Monday 4 June 2018

It's just a bird, why the ecstasy?

Adult male Goshawk, N Apennines, 3.vi.18.
Long wings, distinct and narrow hand, 
faint primary barring, shortish tail
with well-rounded end.
As rather forlornly recounted in the previous post, during a short visit to the valley in the northern Apennines in mid-March this year I found no evidence of the presence of Goshawks around their usual nest site.  I arrived for a longer stay on 23 May.  Until yesterday (3 June) there had been no new evidence and I was trying to get accustomed to the absence of a nesting pair and apparently of any Goshawks at all.

Yesterday - a blissful day - I got really impossibly lucky.  I was in the right place at the right time for a close encounter with an adult male Goshawk.  On my way up to the high landslip scar watchpoint, past the nesting woods, I heard a short call that had a certain Goshawk flavour but which I dismissed as perhaps a Jay mimic or conceivably a Sparrowhawk or even a misheard alarming blackbird.  I didn't dare hope there was a Gos in the area!  About mid-morning, after just a couple of hours scanning the sky and ridgelines,  I looked up from putting something away in my pack and there was a large hawk climbing straight towards me from the woods below and already close.  Big.  Beautiful close-barred grey breast.  Glaring white undertail coverts like jet trails.  Moving fast with little effort.  Surely a Goshawk?  The bird circled over my position, apparently without seeing me directly below, then circled close around the open rocks of the upper scar area, then over the woods along the higher edge, and, quite distant now, after several more soaring circles it vanished behind trees and rocks at my back.

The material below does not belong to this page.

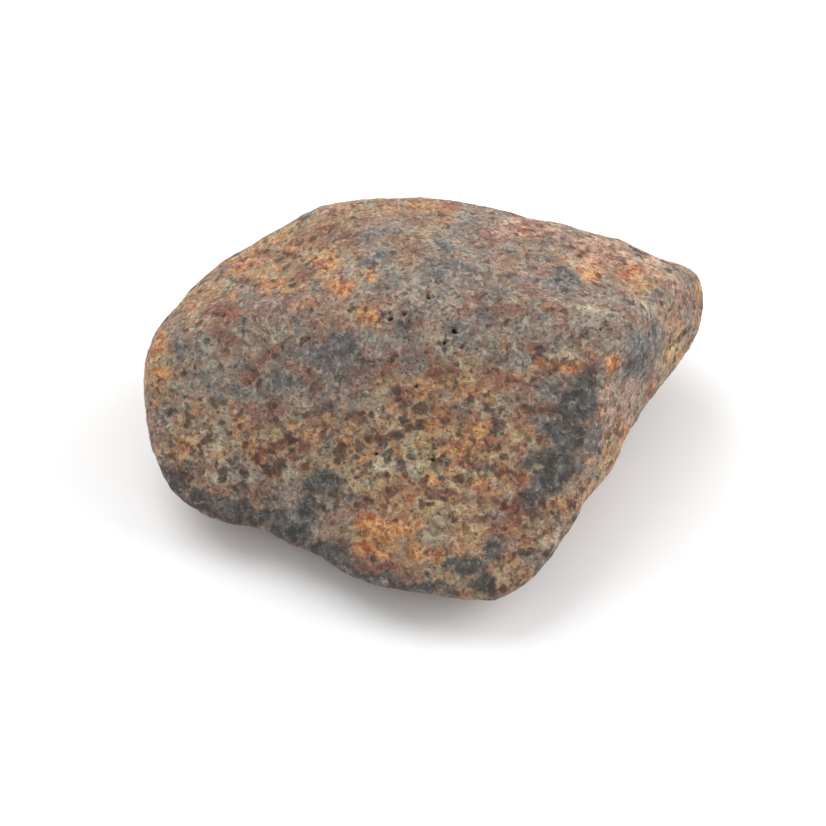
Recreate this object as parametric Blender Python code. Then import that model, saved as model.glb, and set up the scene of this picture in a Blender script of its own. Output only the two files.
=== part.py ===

A stunning and ecstatic encounter, perhaps even more dramatic than the meeting related in the post on 27 April last year.   For sure an adult male Goshawk, and possibly the very male that has nested here in recent seasons.  About half an hour later a Goshawk floated low and close overhead from somewhere behind me, crossed the top of the open landslip area, and after a couple of slow deep wingbeats glided toward the trees that run along the highest edge of the scar.  Closer rocks and trees again hid my view of exactly where it went but I was waiting patiently for a possible further flight view when I half turned to my left and saw a Goshawk sitting on a high bare branch!  The movement I made to raise my binoculars must have alarmed him because when I looked through them toward the branch he was gone.

Adult male Goshawk, N Apennines, 3.vi.18
Slowly coming down from the high of the morning events, it took me a while to start wondering if my first assumption - that the male is not breeding this season but simply resident in his usual territory - was correct.  This assumption is based largely on the complete absence of any of the usual calling between nesting adults, associated with food provisioning or nest security.  I've heard no such vocalisations from the specific nest woods or from anywhere else in the valley within earshot.  His seemingly 'relaxed' demeanour yesterday, lacking the urgency that often characterises flights during nest-provisioning (and I have never seen a Gos perched high in an exposed treetop before), was consistent with this assumption.  But  the startling semi-flared white undertail coverts made me wonder if he has an alternative nest location somewhere in the valley.  For some reason, and I'm not at all sure if this is well-founded, I had the notion that the male only showed prominent coverts when breeding.  Today, his were not flared out to the maximum extent but were not tucked away either.  Perhaps more clues will emerge if I'm lucky enough to have further close contact.